Problem details: Using the records below, locate all lines containing "More" and return them.
#### Records provided ####
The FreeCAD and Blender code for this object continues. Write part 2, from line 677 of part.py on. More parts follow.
####
#### Records provided ####
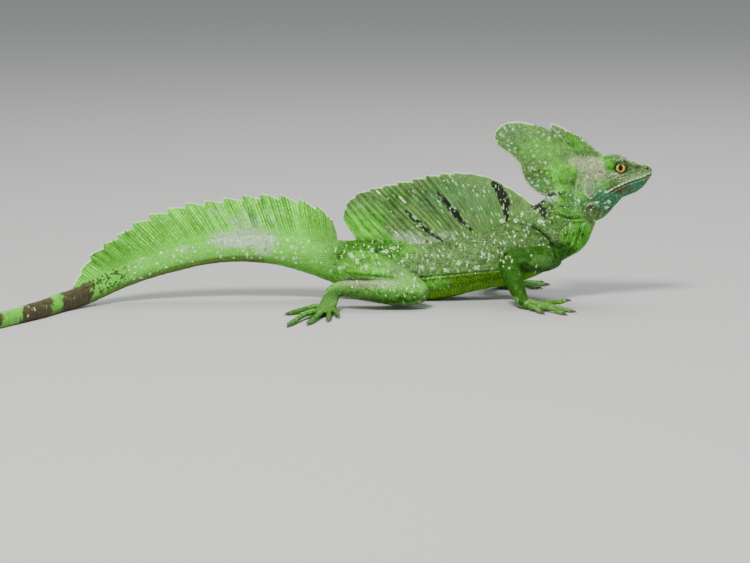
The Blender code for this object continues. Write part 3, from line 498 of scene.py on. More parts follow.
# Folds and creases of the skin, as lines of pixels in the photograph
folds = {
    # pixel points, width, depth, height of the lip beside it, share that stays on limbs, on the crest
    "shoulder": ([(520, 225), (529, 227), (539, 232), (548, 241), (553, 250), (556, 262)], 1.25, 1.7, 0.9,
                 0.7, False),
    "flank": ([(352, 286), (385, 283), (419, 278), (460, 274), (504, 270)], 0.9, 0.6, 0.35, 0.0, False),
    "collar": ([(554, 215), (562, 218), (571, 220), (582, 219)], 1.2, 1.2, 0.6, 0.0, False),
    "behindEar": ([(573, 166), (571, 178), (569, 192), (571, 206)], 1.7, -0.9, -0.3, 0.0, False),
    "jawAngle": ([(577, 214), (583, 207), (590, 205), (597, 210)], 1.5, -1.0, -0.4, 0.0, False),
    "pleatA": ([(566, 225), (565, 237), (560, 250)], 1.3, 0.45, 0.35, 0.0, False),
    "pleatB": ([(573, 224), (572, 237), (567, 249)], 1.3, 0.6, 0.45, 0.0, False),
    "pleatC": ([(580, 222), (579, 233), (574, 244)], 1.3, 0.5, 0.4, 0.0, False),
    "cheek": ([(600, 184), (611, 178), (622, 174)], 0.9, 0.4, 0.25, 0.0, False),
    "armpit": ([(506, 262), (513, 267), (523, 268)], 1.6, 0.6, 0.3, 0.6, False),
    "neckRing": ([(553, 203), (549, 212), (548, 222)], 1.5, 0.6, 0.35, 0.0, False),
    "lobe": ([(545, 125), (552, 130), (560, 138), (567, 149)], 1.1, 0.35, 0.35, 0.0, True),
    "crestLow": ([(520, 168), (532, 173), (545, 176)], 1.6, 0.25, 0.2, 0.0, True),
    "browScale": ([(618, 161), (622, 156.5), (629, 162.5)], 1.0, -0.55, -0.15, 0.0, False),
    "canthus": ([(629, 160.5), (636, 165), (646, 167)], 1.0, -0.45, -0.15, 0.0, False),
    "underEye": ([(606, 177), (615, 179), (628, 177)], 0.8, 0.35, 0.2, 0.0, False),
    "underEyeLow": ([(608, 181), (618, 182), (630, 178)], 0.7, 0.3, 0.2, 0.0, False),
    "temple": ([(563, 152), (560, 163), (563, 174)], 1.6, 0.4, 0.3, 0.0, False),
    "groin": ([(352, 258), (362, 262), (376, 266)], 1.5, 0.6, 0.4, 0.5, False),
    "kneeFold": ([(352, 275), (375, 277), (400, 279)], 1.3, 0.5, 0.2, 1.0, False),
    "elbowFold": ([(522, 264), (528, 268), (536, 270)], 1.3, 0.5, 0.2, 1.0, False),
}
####
Written answer:
The FreeCAD and Blender code for this object continues. Write part 2, from line 677 of part.py on. More parts follow.
The Blender code for this object continues. Write part 3, from line 498 of scene.py on. More parts follow.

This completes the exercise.